How common is the French loanword "métier"?

Our daughter lives in Leeds and is a scientist too, although not in my field, her speciality is haematology. My son lives in Manchester at the moment, for the music scene, he says. He writes his own songs. I think he's quite gifted of — course, I'm his mother — but he hasn't quite found his métier yet, perhaps.
Apple Tree Yard by Louise Doughty (2013)

I think it is the first time I ever come across this French loanword, it's easy to understand—it's almost identical to the Italian mestiere—but I have never heard any English native speaker use this term aloud. Métier is very different from any of the alternatives I came up with which could fit in that excerpt: profession, vocation, trade, calling or forte. The last is yet again a French loanword but in my opinion it is far more common in speech and in writing than métier, although forte may be pronounced in three different ways, people understand it.

Because the protagonist of the story is a highly-educated, high-flying professional, does métier sound appropriate, intellectual, or pretentious? Is it a term which the majority of English native speakers are familiar with? My English companion claims it to be old fashioned, is he right? Finally, is métier interchangeable with profession and/or vocation?


According to Merriam-Webster's Eleventh Collegiate Dictionary (2003), métier has been in English usage since 1792, and has two senses:

1 : VOCATION, TRADE 2 : an area of activity in which one excels: FORTE

I remember being most struck by its use in James Branch Cabell, The Cream of the Jest (1917):

Through such airdrawn surmises, then, as I have just recoded did Felix Kenniston enter at last into that belief which is man's noblest heritage....

"Or I would put it, rather, that belief is man's métier," Kennaston once corrected me—"for the sufficient reason that man has nothing to do with certainties. He cannot ever get in direct touch with reality. Such is the immutable law, the true cream of the jest."

I tried running Google Books Ngram Viewer searches for métier and metier in American English and British English, and got a couple of lovely line graphs that are, unfortunately, completely worthless as a picture of U.S. and British English usage of the words over time—because so many of the matches that the graphs are built on come from French books.

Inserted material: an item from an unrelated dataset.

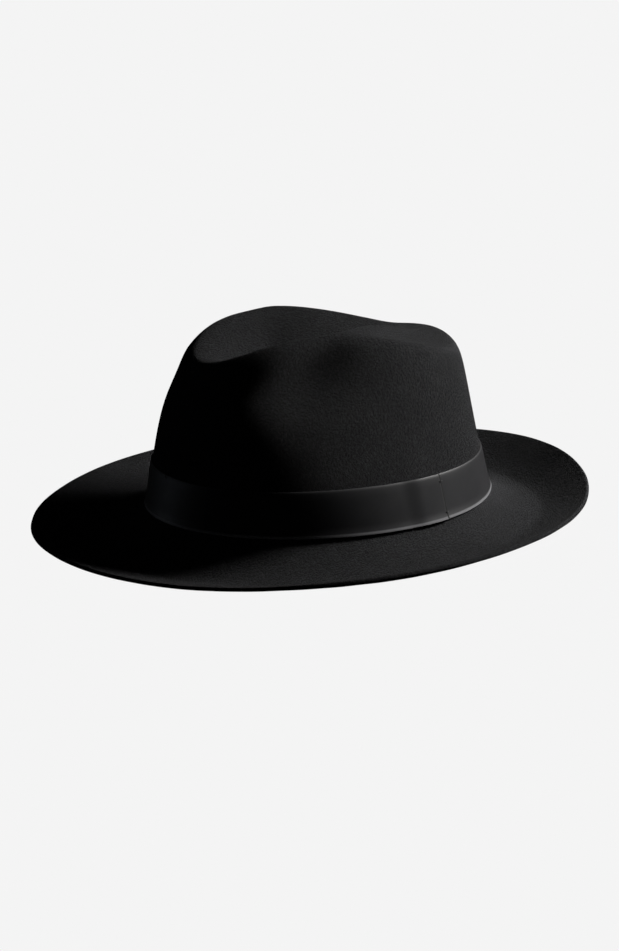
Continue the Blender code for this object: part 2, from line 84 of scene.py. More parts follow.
# Trimmings
BAND_BASE = 0.0012
BAND_TOP = 0.0263
BAND_OUTER_END = math.radians(70)
BAND_INNER_END = math.radians(78)
BAND_RAMP = math.radians(7)
SWEATBAND_BASE = 0.0010
SWEATBAND_TOP = 0.0350
REED_RADIUS = 0.0006
TAPE_THICKNESS = 0.0003
TAPE_TOP = 0.0060
PATCH_BASE = 0.0085
PATCH_HEIGHT = 0.0200
PATCH_THICKNESS = 0.0006
PATCH_HALF_WIDTH = 0.0070
BOW_HALF_LENGTH = 0.0120
BOW_HALF_DEPTH = 0.0011
BOW_HALF_HEIGHT = 0.0030
BOW_THICKNESS = 0.0004
KNOT_HALF_LENGTH = 0.0022
LABEL_ANGLE = math.radians(34)
LABEL_HALF_WIDTH = 0.0130
LABEL_BASE = 0.0130
LABEL_HEIGHT = 0.0110
LABEL_THICKNESS = 0.0003
THREAD_RADIUS = 0.00025
STITCH_HEIGHT = 0.0032
STITCH_SWING = 0.0007
STITCH_COUNT = 72
TACK_LENGTH = 0.0034
TACK_INSET = 0.0040
LINING_BASE = 0.0230
LINING_DROP = 0.0012
LINING_SAG = 0.0008
PIPING_RADIUS = 0.0007

# The felt's finish, and the unevenness that hand blocking leaves
NAP_SIZE = 0.0013
FIBRE_SIZE = 0.0007
MOTTLE_SIZE = 0.018
NAP_DEPTH = 0.0150
SLOW_UNEVENNESS = 0.0006
QUICK_UNEVENNESS = 0.00014
WALL_UNEVENNESS_SHARE = 0.15
UNEVENNESS_SEED = 1

# The ribbon's woven edges, painted paler as a highlight, and its turned-in end at the lap, painted dark as
# shade
TOP_SELVEDGE_HIGHLIGHT = (0.0010, 0.0004)
LOW_SELVEDGE_HIGHLIGHT = (0.0019, 0.0010)
LAP_SHADE_WIDTH = (0.0016, 0.0008)

# How finely the pieces are made
STATIONS = 288
DENT_RINGS = 32
WALL_RINGS = 64
BRIM_RINGS = 38
WALL_SAMPLES = 240
MERGE_DISTANCE = 0.00001


# ---- The block: the same surfaces that the solids are pressed to

@lru_cache(maxsize=None)
def around(angle, values):
    """Smooth value at an angle from the back, through values spaced evenly from back to front."""
    last = len(values) - 1
    total = 0.0
    for wave in range(last + 1):
        weight = 0.0
        for place, value in enumerate(values):
            end_share = 0.5 if place in (0, last) else 1.0
            weight += end_share * value * math.cos(math.pi * place * wave / last)
        wave_share = 0.5 if wave in (0, last) else 1.0
        total += wave_share * weight * 2 / last * math.cos(wave * angle)
    return total


@lru_cache(maxsize=None)
def break_point(angle):
    """Where the crown's outer face meets the brim."""
    height = BREAK_HEIGHT + around(angle, BREAK_DIP)
    along = FELT_HALF_LENGTH * math.cos(angle) + CROWN_SHIFT
    return Vector((FELT_HALF_WIDTH * math.sin(angle), along, height))


@lru_cache(maxsize=None)
def ridge_point(angle):
    """The ridge round the centre dent."""
    height = BREAK_HEIGHT + CROWN_HEIGHT - around(angle, RIDGE_DROP)
    across = around(angle, RIDGE_HALF_WIDTH) * math.sin(angle)
    return Vector((across, around(angle, RIDGE_ALONG), height))


def side_angle(angle):
    turned = angle % (2 * math.pi)
    return min(turned, 2 * math.pi - turned)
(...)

That leaves us to make do with anecdotal or impressionistic responses to the poster's question about how frequent the word is in English—not a very satisfactory basis for a solid answer on that point, in my opinion. The Eleventh Collegiate Dictionary has a usage note that suggests that the value of métier/metier is that it has a particular connotation at least somewhat distinguishable from an array of fairly close synonyms:

WORK, EMPLOYMENT, OCCUPATION, CALLING, PURSUIT, MÉTIER, BUSINESS mean a specific sustained activity engaged in esp. in earning one's living. WORK may apply to any purposeful activity whether remunerative or not [example omitted]. EMPLOYMENT implies work for which one has been engaged and is being paid by an employer [example omitted]. OCCUPATION implies work in which one engages regularly esp. as a result of training [example omitted]. CALLING applies to an occupation that viewed as a vocation or profession [example omitted]. PURSUIT suggests a trade, profession, or avocation followed with zeal or steady interest [example omitted]. MÉTIER implies a calling or pursuit for which one believes oneself to be especially fitted {acting was my one and only métier}. BUSINESS suggests activity in commerce or the management of money and affairs [example omitted].

It seems to me that if you want to express the idea not merely of a trade or vocation or even calling (in a general sense), but of a calling or pursuit for which the person in question is (or considers him- or herself to be) especially fitted, métier is an excellent word to use. But if you are writing for an audience that is unlikely to have that word in their working vocabulary—and I'm not sure how you would gauge that probability—you might do better to use a more familiar term that has a slightly different sense and use other words to clarify your specific meaning.


Métier seems unexceptional (and unexceptionable) to me, but it is one of those loanwords that — not surprisingly — will probably be better understood by English speakers who have learned some French.

This suggests that British speakers will be more familiar with the term than American ones, given that French is taught in British schools to a greater extent than it is in American schools; a comparison of Ngrams for the occurrence of the term in British English and American English seems to bear this out.

I don't think the term is old-fashioned; rather, it occupies a somewhat higher register than its synonyms profession, vocation and occupation.